Friday, April 4, 2008

Peace Out

Today, as you no doubt already knew, is the 50th anniversary of the peace sign. (What, you didn't plan your Peace Party yet?)

You might think that the four-lined artwork — so simple a three-year-old could draw a reasonable facsimile of it — was the stoned brainchild of some self-styled artist on Haight-Ashbury, who later graduated to painting VW buses.

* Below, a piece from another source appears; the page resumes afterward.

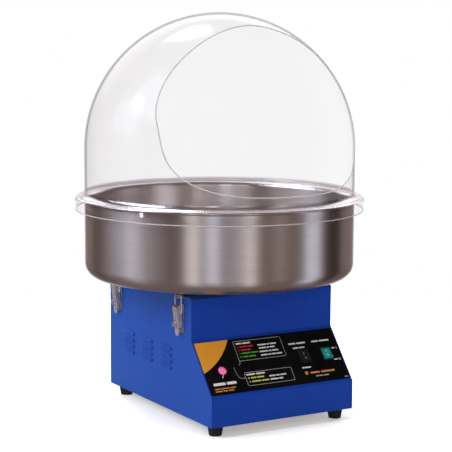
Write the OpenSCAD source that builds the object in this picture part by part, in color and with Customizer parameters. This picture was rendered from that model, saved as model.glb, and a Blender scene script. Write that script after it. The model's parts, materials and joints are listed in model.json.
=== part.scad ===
// Table-top cotton candy machine: a sloped-front cabinet, a round bowl held by four
// draw latches, a spinning sugar head on a vertical motor, and a lift-off clear dome.
// Millimetres. +Z is up, the control panel faces -Y, and the spinner's axis is x = y = 0.

/* [Cabinet] */
// Width across the side panels
cabinet_w = 374; // [366:1:382]
// Distance from the spinner's axis forward to the front lip
lip_front = 293; // [285:1:300]
// Distance from the spinner's axis forward to the upper front face
upper_front = 200; // [194:1:206]
// Distance from the spinner's axis back to the rear face
cabinet_back = 208; // [204:1:215]
// Height of the cabinet's bottom edge above the floor
foot_h = 25; // [22:1:28]
// Height of the top of the front lip
lip_z = 91; // [86:1:96]
// Height of the top of the sloped control panel
slope_top_z = 204; // [196:1:208]
// Height of the cabinet's top panel
cabinet_z = 300; // [300:1:304]
// Thickness of the cabinet's sheet metal
sheet = 1.5; // [1.2:0.1:1.8]

/* [Bowl] */
// Outer radius of the bowl's side wall
bowl_r = 319; // [317:0.5:320]
// Outer radius of the bowl's rolled rim
rim_r = 330; // [329.5:0.5:331]
// Height of the bowl's underside
bowl_z = 312.6; // [312.6:0.1:314]
// Height of the middle of the bowl's rolled rim
rim_z = 495.75; // [493:0.25:495.75]
// Radius of the corner between the bowl's floor and wall
bowl_corner = 32; // [24:1:36]

/* [Dome] */
// Outer radius of the clear dome
dome_r = 319; // [317:0.5:320]
// Height of the centre of the dome's round top
dome_centre_z = 612; // [606:1:620]
// Wall thickness of the dome
dome_t = 2.6; // [2:0.1:3]
// Half the width of the dome's front opening
opening_r = 257; // [240:1:260]
// Outer radius of the skirt that hangs outside the bowl's rim
skirt_r = 341; // [340:0.5:343]
// Height of the skirt's lower edge
skirt_z = 470.5; // [460:0.5:480]

/* [Spinner] */
// Outer radius of the spinning head
head_r = 68; // [64:1:70]
// Height of the underside of the spinning head
head_z = 366; // [360:1:372]
// Number of slots in the head's band
band_slots = 30; // [18:1:36]
// Number of folds in the heating ribbon
ribbon_folds = 36; // [24:1:44]

/* [Louvres] */
// Louvres in each column
louvre_rows = 4; // [3:1:5]
// Distance between louvres in a column
louvre_pitch = 15; // [14:0.5:17]

/* [Hidden] */

half_w = cabinet_w / 2;
slope_run = lip_front - upper_front;
slope_rise = slope_top_z - lip_z;
slope_angle = atan2(slope_rise, slope_run);
slope_len = norm([slope_run, slope_rise]);
bend_r = 4;
arc_steps = 5;
fit_gap = 0.3;
running_gap = 0.05;

foot_x = half_w - 27.4;
foot_front_y = 31 - lip_front;
foot_back_y = cabinet_back - 32.5;
foot_places = [
    [-foot_x, foot_front_y], [foot_x, foot_front_y],
    [-foot_x, foot_back_y], [foot_x, foot_back_y]
];
foot_top_r = 19;
foot_low_r = 14.5;
foot_screw_r = 2.5;

// Rocker switches, placed on the sloped panel by distance across it and up it
switch_w = 29;
switch_h = 34;
rocker_w = 23.4;
rocker_h = 28.6;
main_power_at = [145.5, 75];
heat_mode_at = [84, 74];
rocker_tilt = 9;
rocker_pivot_depth = 1;
overlay_t = 0.8;
bezel_t = 2.5;

// Draw latches: distances outward from the side panel and heights
latch_y = 155;
lever_pivot = [10.5, 271.5];
bail_pivot = [8, 263];
bail_bar = [9, 300];
bail_half_w = 14.5;
wire_r = 1.4;
pin_r = 2;
lever_half_w = 10;
lever_sheet = 1.4;
ear_half_w = 8.2;
eye_z = 236;
latch_corners = [[-1, -1], [1, -1], [-1, 1], [1, 1]];

bead_r = 3.25;
bowl_t = 1.5;
collar_r = 50;
flange_top_z = 501.8;
flange_t = 3;
dome_fillet = 12;

shaft_r = 8;
plate_z = 262;
plate_t = 3;
isolator_xy = 80;
stud_r = 4;
bolt_circle = 78;
bell_r = 84;
bell_t = 6;
shell_r = 71;
rotor_r = 41.4;
bearing_r = 17.5;

// ---------------------------------------------------------------- helpers

function unit(v) = v / norm(v);

// Points of a round corner at p between a and b
function corner_arc(a, p, b, r) =
    let (u = unit(a - p), v = unit(b - p), half = acos(u * v) / 2)
    let (c = p + unit(u + v) * r / sin(half), s = p + u * r / tan(half) - c, e = p + v * r / tan(half) - c)
    let (a0 = atan2(s[1], s[0]), turn = (atan2(e[1], e[0]) - a0 + 540) % 360 - 180)
    [for (k = [0:arc_steps]) c + r * [cos(a0 + turn * k / arc_steps), sin(a0 + turn * k / arc_steps)]];

// A closed outline whose corners have the radii listed beside them
function rounded(pts, radii) =
    let (n = len(pts))
    [for (i = [0:n - 1]) each radii[i] == 0
        ? [pts[i]]
        : corner_arc(pts[(i + n - 1) % n], pts[i], pts[(i + 1) % n], radii[i])];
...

You would be wrong. Introduced to the world by its inventor,  British graphic designer Gerald Holtom, at a Ban the Bomb rally in England on April 4, 1958, the symbol has had a much stormier history than a symbol for peace should have: criticized, vilified, co-opted by virtually every movement (women's rights, environmental groups, civil rights, gay rights and every anti-war group from every generation since), slapped on every type of bag, garment, footwear and poster around, to the point where there's only one group that hasn't embraced the symbol: the U.S. Copyright Office.

Holtom, as it turns out, never copyrighted what is, no doubt, his most famous work, meaning that the symbol is in the public domain and anyone can use it. The folks who have put it on millions of items haven't paid its designer, its creator, its originator a dime.

Folks who make materials for war appear to profit handsomely. Peace, apparently, is much less lucrative.